The ship's postwar career was short. She conducted training cruises for US Naval Academy cadets in 1920 and 1921, the first to the Pacific and the second to Europe. During this period she served briefly as the flagship of the 4th Battleship Division. After returning from the second cruise, Kansas was decommissioned and sold for scrap in August 1923 according to the terms of the Washington Naval Treaty.

USS Kansas (BB-21)
USS Kansas ((BB-21) c. 1910–1915
History
United States
Name: Kansas
Namesake: State of Kansas
Ordered: 3 March 1903
Builder: New York Shipbuilding Company
Laid down: 10 February 1904
Launched: 12 August 1905
Sponsored by: Anna Hoch
Commissioned: 18 April 1907
Decommissioned: 16 December 1921
Struck: 10 November 1923
Fate: Broken up for scrap at the Philadelphia Naval Ship Yard in 1924
General characteristics [1]
Class and type: Connecticut-class battleship
Displacement: 16,000 long tons (16,000 t)
Length: 456 ft 4 in (139.09 m)
Beam: 76 ft 10 in (23.42 m)
Draft: 24 ft 6 in (7.47 m)
Propulsion:
Speed: 18 kn (21 mph; 33 km/h)
Complement: 827 officers and men
Armament:
Armor:
  • Belt: 6–11 in (152–279 mm)
  • Barbettes: 6–10 in (152–254 mm)
  • Turret Main: 8–12 in (203–305 mm)
  • Turret secondary: 7 in (178 mm)
  • Conning tower: 9 in (229 mm)

Design

Connecticut-class battleship line-drawing
Line-drawing of the Connecticut class

Kansas was 456.3 ft (139.1 m) long overall and had a beam of 76.9 ft (23.4 m) and a draft of 24.5 ft (7.5 m). She displaced 16,000 long tons (16,000 t) as designed and up to 17,666 long tons (17,949 t) at full load. The ship was powered by two-shaft triple-expansion steam engines rated at 16,500 indicated horsepower (12,300 kW) and twelve coal-fired Babcock & Wilcox boilers, generating a top speed of 18 knots (33 km/h; 21 mph). As built, she was fitted with heavy military masts, but these were quickly replaced by lattice masts in 1909. As completed, she had a crew of 827 officers and men, though this increased to 881 and later to 896.[1]

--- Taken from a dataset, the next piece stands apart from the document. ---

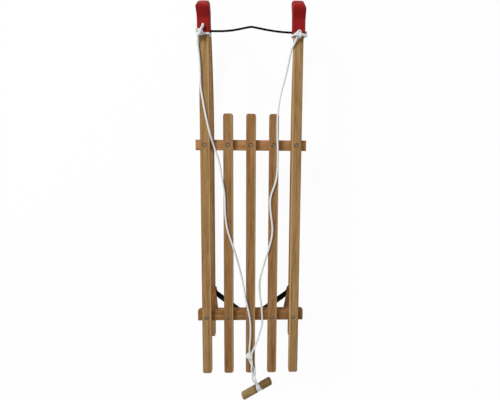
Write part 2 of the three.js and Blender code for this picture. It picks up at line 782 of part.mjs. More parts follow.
function railWrap(side, inset) {
  const outer = side * (railSpread + slatWidth / 2 + wrapOff);
  const inner = side * (railSpread - slatWidth / 2 - wrapOff);
  const inAbout = (x, reach) => x - Math.sign(x - side * railSpread) * reach;
  const top = seatTop + wrapOff;
  const bottom = crossbarTop - wrapOff;
  const knot = railKnotPlace(side, inset);
  const bend = cordRadius + wrapOff / 2;
  const corner = bend * (1 - Math.SQRT1_2);
  const points = [
    [knot.x, top],
    [inAbout(inner, bend), top],
    [inAbout(inner, corner), top - corner],
    [inner, top - bend],
    [inner, bottom + bend],
    [inAbout(inner, corner), bottom + corner],
    [inAbout(inner, bend), bottom],
    [inAbout(outer, bend), bottom],
    [inAbout(outer, corner), bottom + corner],
    [outer, bottom + bend],
    [outer, top - bend],
    [inAbout(outer, corner), top - corner],
    [inAbout(outer, bend), top],
    [knot.x, top + fit],
  ];
  return cordRun(points.map(([x, z]) => [x, wrapY, z]));
}

const knotInsets = { left: 6, right: 14.7 };
for (const [name, side] of Object.entries(sides)) {
  const place = railKnotPlace(side, knotInsets[name]);
  const knot = lump(place, railKnotWidth, railKnotLength, railKnotHeight);
  addPiece(`rail_knot_${name}`, knot.add(railWrap(side, knotInsets[name])), whiteCord);
}

// The lower knot on the middle slat joins both strands.
const endKnotAt = [-0.7, -527.4];
const endKnotPlace = new THREE.Vector3(...endKnotAt, seatTop + fit + endKnotHeight / 2);
addPiece("cord_end_knot", lump(endKnotPlace, endKnotWidth, endKnotWidth, endKnotHeight), whiteCord);

// The strands meet the knots face to face: each ends on a grown lump of the knot.
function trimmedAtRail(solid, side, inset) {
  const grown = 2 * fit;
  const place = railKnotPlace(side, inset);
  return solid.subtract(lump(place, railKnotWidth + grown, railKnotLength + grown, railKnotHeight + grown));
}

function trimmedAtEnd(solid) {
  const grown = 2 * fit;
  return solid.subtract(lump(endKnotPlace, endKnotWidth + grown, endKnotWidth + grown, endKnotHeight + grown));
}

// Left strand: down the rail, over the front crossbar, along the second slat and over to the middle one
const leftStrand = [
  [-152, 473, 238.5],
  [-156.5, 461, 234.6],
  [-157.4, 448, 231.8],
  [-154.6, 426, 231.4],
  [-151.4, 380, 231.4],
  [-149.8, 325, 231.4],
  [-145.6, 297, 231.4],
  [-139.9, 262, 231.4],
  [-131, 218, 231.5],
  [-124.6, 190, 231.5],
  [-119.6, 169, 225],
  [-114.6, 150, 218],
  [-101, 108, 216.8],
  [-94, 76, 221],
  [-89.4, 52, 229.6],
  [-85.4, 32, 231.8],
  [-80.6, -2, 231.4],
  [-79, -60, 231.4],
  [-72, -111, 231.4],
  [-61, -147, 231.5],
  [-54.4, -167, 231.7],
  [-48.4, -188, 227.5],
  [-38, -234, 215.5],
  [-27.3, -283, 212.5],
  [-21, -312, 220],
  [-17.4, -331, 229.8],
  [-12.4, -351, 231.8],
  [-1.2, -408, 231.4],
  [0.3, -460, 231.4],
  [-2.6, -505, 231.4],
  [-2, -521, 235],
];

// Right strand: sags to the fourth slat, crosses it, dips on to the rear crossbar and rises to the middle slat
const rightStrand = [
  [136, 472, 238.5],
  [131, 462, 235],
  [126, 451, 232],
  [120.6, 440, 229],
  [111, 395, 214],
  [102, 353, 208.5],
  [92.6, 320, 210.5],
  [86.2, 290, 218],
  [82.4, 265, 228.6],
  [80.8, 249, 232],
  [79.8, 205, 231.4],
  [82, 100, 231.4],
  [77.5, 46, 231.4],
  [61.4, -8, 231.4],
  [60.6, -40, 231.4],
  [68, -110, 231.4],
  [64.5, -142, 231.4],
  [56, -175, 231.7],
  [50, -197, 227.5],
  [42.6, -228, 217.5],
  [30, -283, 211.5],
  [29.8, -326, 212.4],
  [36.4, -382, 216.6],
  [38, -424, 216.8],
  [32, -453, 220.5],
  [23.4, -478, 228],
  [14.4, -499, 232],
  [4, -520, 235.5],
];

// Two strands from the end knot: over the rear of the slat, down to the ground and back to the grip
const gripStrandUnder = [
  [-3.8, -533, 235],
  [-2, -547, 231.6],
  [4, -561, 231.4],
  [12.4, -577, 231.4],
  [15.4, -591.5, 231.4],
  [15.8, -597.5, 229.8],
  [15.5, -601.9, 225.4],
  [15.1, -603.5, 219.3],
  [9, -603.5, 120],
  [3, -603.5, 15.4],
  [2.8, -605.1, 9.4],
  [2.6, -609.5, 5],
  [2.2, -616, 3.4],
  [1, -670, 3.4],
  [1.5, -730, 3.4],
  [3.2, -775, 3.4],
];

const gripStrandOver = [
  [3, -533, 236],
  [4.8, -546, 233.4],
  [5.8, -557, 237],
  [4.6, -567, 238.6],
  [4.8, -579, 235.2],
  [8.8, -591.5, 231.6],
  [9.3, -597.5, 229.8],
  [9, -601.9, 225.4],
  [8.6, -603.5, 219.3],
  [2.4, -603.5, 120],
  [-3.6, -603.5, 15.4],
  [-3.7, -605.1, 9.4],
  [-4, -609.5, 5],
  [-4.4, -616, 3.4],
  [-5.4, -660, 3.4],
  [-5.8, -684, 4.4],
  [-4.6, -700, 8],
  [-1, -714, 10],
  [4.2, -730, 10.6],
  [8.8, -748, 7.6],
  [9.6, -762, 6],
  [10.4, -775, 10.5],
  [13.6, -784.5, 18.6],
];

// Grip: a turned wooden bar with a groove in the middle that the cord lies in
const gripRadius = gripDiameter / 2;
const gripHalf = gripLength / 2;
const gripTrim = gripEndRound * (1 - Math.SQRT1_2);
const hitchPitch = cordDiameter + hitchGap;
const grooveHalf = (hitchPitch * hitchTurns) / 2 + cordRadius + fit;
const grooveRadius = gripRadius - cordDiameter - 2 * fit;
const hitchRadius = grooveRadius + fit + cordRadius;
const grooveStart = hitchFromMiddle - grooveHalf;
const grooveEnd = hitchFromMiddle + grooveHalf;
const gripProfile = [
  [0, -gripHalf],
  [gripRadius - gripEndRound, -gripHalf],
  [gripRadius - gripTrim, gripTrim - gripHalf],
  [gripRadius, gripEndRound - gripHalf],
  [gripRadius, grooveStart],
  [grooveRadius, grooveStart],
  [grooveRadius, grooveEnd],
  [gripRadius, grooveEnd],
  [gripRadius, gripHalf - gripEndRound],
  [gripRadius - gripTrim, gripHalf - gripTrim],
  [gripRadius - gripEndRound, gripHalf],
  [0, gripHalf],
].map(([radius, along]) => new THREE.Vector2(radius, along));
const gripAxis = new THREE.Vector3(Math.cos(gripTurn), Math.sin(gripTurn), 0);
const gripAcross = new THREE.Vector3(-Math.sin(gripTurn), Math.cos(gripTurn), 0);
const gripCentre = new THREE.Vector3(gripPlaceX, gripPlaceY, gripRadius);
const grip = new THREE.LatheGeometry(gripProfile, 20);
grip.applyQuaternion(new THREE.Quaternion().setFromUnitVectors(axisY, gripAxis));
addPiece("pull_grip", solidOf(grip.translate(gripCentre.x, gripCentre.y, gripCentre.z)), gripWood);

// Hitch: in under the grip, two and a half turns in the groove, and out over the top
function hitchPoint(turns) {
  const angle = turns * 2 * Math.PI;
  return gripCentre
    .clone()
    .addScaledVector(gripAxis, hitchFromMiddle + (turns - hitchTurns / 2) * hitchPitch)
    .addScaledVector(gripAcross, -hitchRadius * Math.sin(angle))
    .addScaledVector(axisZ, -hitchRadius * Math.cos(angle));
}

const stepsPerTurn = 24;
const hitchSteps = stepsPerTurn * hitchTurns;
const hitchPoints = [];
for (let i = 0; i <= hitchSteps; i++) hitchPoints.push(hitchPoint(i / stepsPerTurn));
const hitchRunOut = gripRadius + cordDiameter;

function besideGrip(point, reach) {
  return point.clone().addScaledVector(gripAcross, reach);
}

const hitchStart = hitchPoints[0];
const hitchEnd = hitchPoints[hitchSteps];
const hitchLine = [besideGrip(hitchStart, hitchRunOut), ...hitchPoints, besideGrip(hitchEnd, hitchRunOut)];

// Rings square to the line, each turned least from the one before
function wireRings(points, radius, count) {
  const rings = [];
  let normal = axisZ.clone();
  points.forEach((point, i) => {
    const before = points[Math.max(i - 1, 0)];
    const after = points[Math.min(i + 1, points.length - 1)];
    const along = after.clone().sub(before).normalize();
    normal = normal.addScaledVector(along, -normal.dot(along)).normalize();
    const across = along.clone().cross(normal);
    const ring = [];
    for (let j = 0; j < count; j++) {
      const angle = (-2 * Math.PI * j) / count;
      const lift = point.clone().addScaledVector(normal, radius * Math.cos(angle));
      ring.push(lift.addScaledVector(across, radius * Math.sin(angle)));
    }
    rings.push(ring);
  });
  return rings;
}

// The least distance between surface points half a turn or more apart along the tube
function leastGap(rings) {
  let least = Infinity;
  for (let i = 0; i < rings.length; i++) {
    for (let k = i + stepsPerTurn / 2; k < rings.length; k++) {
      for (const a of rings[i]) {
        for (const b of rings[k]) least = Math.min(least, a.distanceTo(b));
      }
    }
  }
  return least;
}

const hitchRings = wireRings(hitchLine, cordRadius, 6);
addPiece("grip_hitch", loft(hitchRings), whiteCord);
console.log(`hitch: least gap between its surface points ${leastGap(hitchRings).toFixed(2)} mm`);

// Each strand meets its end of the hitch face to face, in line with it.
const meetReach = hitchRunOut + fit;
const leadReach = meetReach + 2 * cordDiameter;

function gripRun(points, hitchPlace) {
  const lead = besideGrip(hitchPlace, leadReach);
  const end = besideGrip(hitchPlace, meetReach);
  return cordRun([...points, lead.toArray(), end.toArray()]);
}

const runs = {
  cord_left: trimmedAtRail(cordRun(leftStrand), sides.left, knotInsets.left),
  cord_right: trimmedAtRail(cordRun(rightStrand), sides.right, knotInsets.right),
  cord_to_grip_under: gripRun(gripStrandUnder, hitchStart),
  cord_to_grip_over: gripRun(gripStrandOver, hitchEnd),
};
for (const [name, run] of Object.entries(runs)) {
  addPiece(name, trimmedAtEnd(run), whiteCord);
}

export default sledge;
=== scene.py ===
# A wooden sledge, seen from above with its pull cord lying on the seat.
# Metres, +Z up, +Y towards the horns, +X towards the right side.
import math
import bmesh
import bpy
from mathutils import Matrix, Vector


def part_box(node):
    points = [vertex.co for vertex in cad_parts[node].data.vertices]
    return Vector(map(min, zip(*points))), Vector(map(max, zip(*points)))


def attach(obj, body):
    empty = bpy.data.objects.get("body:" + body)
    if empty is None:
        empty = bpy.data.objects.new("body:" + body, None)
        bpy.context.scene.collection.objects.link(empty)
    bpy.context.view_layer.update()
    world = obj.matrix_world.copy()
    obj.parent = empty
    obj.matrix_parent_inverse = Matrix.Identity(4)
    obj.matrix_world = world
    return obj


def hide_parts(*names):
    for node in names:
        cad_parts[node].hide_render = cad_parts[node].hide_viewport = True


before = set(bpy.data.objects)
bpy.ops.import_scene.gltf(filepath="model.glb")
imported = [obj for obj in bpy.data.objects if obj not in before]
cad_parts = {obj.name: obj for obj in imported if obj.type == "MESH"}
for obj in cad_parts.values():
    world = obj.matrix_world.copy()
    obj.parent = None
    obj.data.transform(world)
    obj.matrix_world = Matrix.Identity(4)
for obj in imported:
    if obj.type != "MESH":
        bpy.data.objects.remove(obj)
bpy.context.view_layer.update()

# Camera: above the middle of the sledge and close, so the near seat looks wider than
# the ground. Its picture is 500 by 400, its focal length is 310 of those 500, and the shift
# puts its axis where the photo has it.
camera_data = bpy.data.cameras.new("camera")
camera_data.sensor_width = 36
camera_data.lens = 310 / 500 * 36
camera_data.shift_x = -19.15 / 500
camera_data.shift_y = -29.52 / 500
camera = bpy.data.objects.new("camera", camera_data)
camera.location = (0.0244, 0.1688, 1.1777)
camera.rotation_euler = (-0.0983, -0.0324, 0.0090)
bpy.context.collection.objects.link(camera)
bpy.context.scene.camera = camera

# Pull cord: 6 mm braided polyester, limp and white. It is tied to both rails, joined by a
# knot on the middle slat, and runs double from there over the slat's end to its grip. Where it
# goes round a piece of wood it lies 0.3 mm off it.
CORD = 0.006
CORD_GAP = 0.0003


def mm(points):
    return [Vector(point) / 1000 for point in points]


def smooth_line(points, step):
    """Evenly spaced places on the smooth curve through the points."""
    parts = 32
    first = 2 * points[0] - points[1]
    last = 2 * points[-1] - points[-2]
    chain = [first, *points, last]
    dense = [points[0]]
    for a, b, c, d in zip(chain, chain[1:], chain[2:], chain[3:]):
        gap_ab, gap_bc, gap_cd = ((q - p).length ** 0.5 for p, q in ((a, b), (b, c), (c, d)))
        out = ((b - a) / gap_ab - (c - a) / (gap_ab + gap_bc) + (c - b) / gap_bc) * gap_bc
        into = ((c - b) / gap_bc - (d - b) / (gap_bc + gap_cd) + (d - c) / gap_cd) * gap_bc
        for i in range(1, parts + 1):
            t = i / parts
            dense.append(
                b * (2 * t**3 - 3 * t**2 + 1) + out * (t**3 - 2 * t**2 + t)
                + c * (3 * t**2 - 2 * t**3) + into * (t**3 - t**2)
            )
    run = [0.0]
    for p, q in zip(dense, dense[1:]):
        run.append(run[-1] + (q - p).length)
    count = max(round(run[-1] / step), 2)
    line, i = [], 0
    for k in range(count + 1):
        goal = run[-1] * k / count
        while i < len(run) - 2 and run[i + 1] < goal:
            i += 1
        line.append(dense[i].lerp(dense[i + 1], (goal - run[i]) / max(run[i + 1] - run[i], 1e-9)))
    return line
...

The ship was armed with a main battery of four 12 inch/45 Mark 5[a] guns in two twin gun turrets on the centerline, one forward and aft. The secondary battery consisted of eight 8-inch (203 mm)/45 guns and twelve 7-inch (178 mm)/45 guns. The 8-inch guns were mounted in four twin turrets amidships and the 7-inch guns were placed in casemates in the hull. For close-range defense against torpedo boats, she carried twenty 3-inch (76 mm)/50 guns mounted in casemates along the side of the hull and twelve 3-pounder guns. She also carried four 37 mm (1.5 in) 1-pounder guns. As was standard for capital ships of the period, Kansas carried four 21 inch (533 mm) torpedo tubes, submerged in her hull on the broadside.[1]

Kansas's main armored belt was 11 in (279 mm) thick over the magazines and the machinery spaces and 6 in (152 mm) elsewhere. The main battery gun turrets had 12-inch (300 mm) thick faces, and the supporting barbettes had the 10 in (250 mm) of armor plating. The secondary turrets had 7 in (180 mm) of frontal armor. The conning tower had 9 in (230 mm) thick sides.[1]

Service history

Construction and the Great White Fleet

USS Kansas (BB-21) on trials
Kansas on trials in 1906; note the 7-inch guns have not been installed

The keel for Kansas was laid down at the New York Shipbuilding Corporation of Camden, New Jersey. She was launched on 12 August 1905. After completing fitting-out work, the ship was commissioned into the fleet on 18 April 1907 in Philadelphia. Captain Charles E. Vreeland was the ship's first commanding officer. She began a shakedown cruise on 17 August off Provincetown, Massachusetts that revealed the need for modifications, which began at Philadelphia on 24 September. On 9 December, she joined the ships that would be assigned to the Great White Fleet in Hampton Roads.[2]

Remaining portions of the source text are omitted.